Indeed. That means that the result for every c.t. will be put into ct[0], therefore when you print the value, you will print the last value that was put into ct[0].
I was using the SCT-013-020, SCT-013-030, SCT-013-060, SCT-013-100, the blue color one from ebay, and output 1V, the python work fine
then i also tried the Magelab SCT-0750-150, output 0.333V instead 1V, and when i tried to turn on the heatgun, handheld clamp amp meter read 10.6amp, but python read 3.5 to 3.6amp, if i were to multiple the python reading by 3, then i will get the correct reading, is the op amp best way to amplify output voltage to get more accurate reading?
Look at âLearnâ and the derivation of the calibration coefficients. I know it is rather complicated, but that explains why your reading is wrong.
You can amplify the input voltage, or you might be able to reduce the analogue reference that your ADC uses, and thereby increase the sensitivity of the input.
This is the reason why we donât encourage the use of voltage output c.tâs, and especially 0.333 V output c.tâs.
But of course, it is always best to size the c.t. to suit the load you are measuring.
as you suggested,
i played around with my dc biasing voltage divider a little bit, and added two resistors for the analog ref voltage of MCP3008, reduce voltage to 1v instead of 3.3v, the divider voltage became 500mV, and also change the python code in raspberry pi, instead of amplify the Magnelab SCT-0750-200 output voltage from 0.333v to 1v with rail to rail op amp.

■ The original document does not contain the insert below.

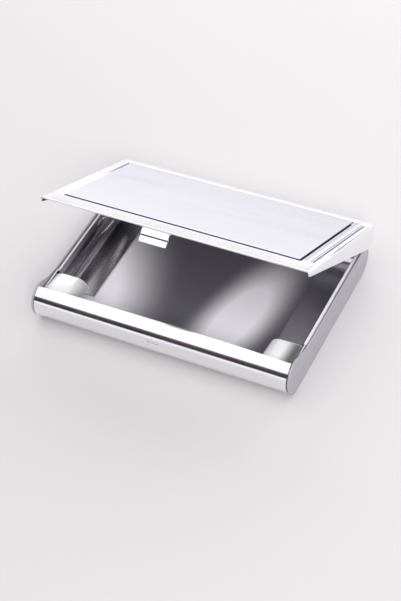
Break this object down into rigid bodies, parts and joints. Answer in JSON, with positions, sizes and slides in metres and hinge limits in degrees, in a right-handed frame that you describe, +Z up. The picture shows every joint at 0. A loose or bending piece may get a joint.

now i have a nice and accurate amp full resolution reading from raspberry pi
when the house appliance like the fridge, fans, tv turn on and off periodically, even the led lights, i do see the the reading swings up and down according.
you must study the data sheet for your MCP3008 and work out what the calibration will be for your c.t. You know the c.t. produces 1 V rms for 30 A rms input, and you know the MCP3008 converts voltage over a range 0 - VREF to numbers over the range 0 - 1023, so you must calculate using those values.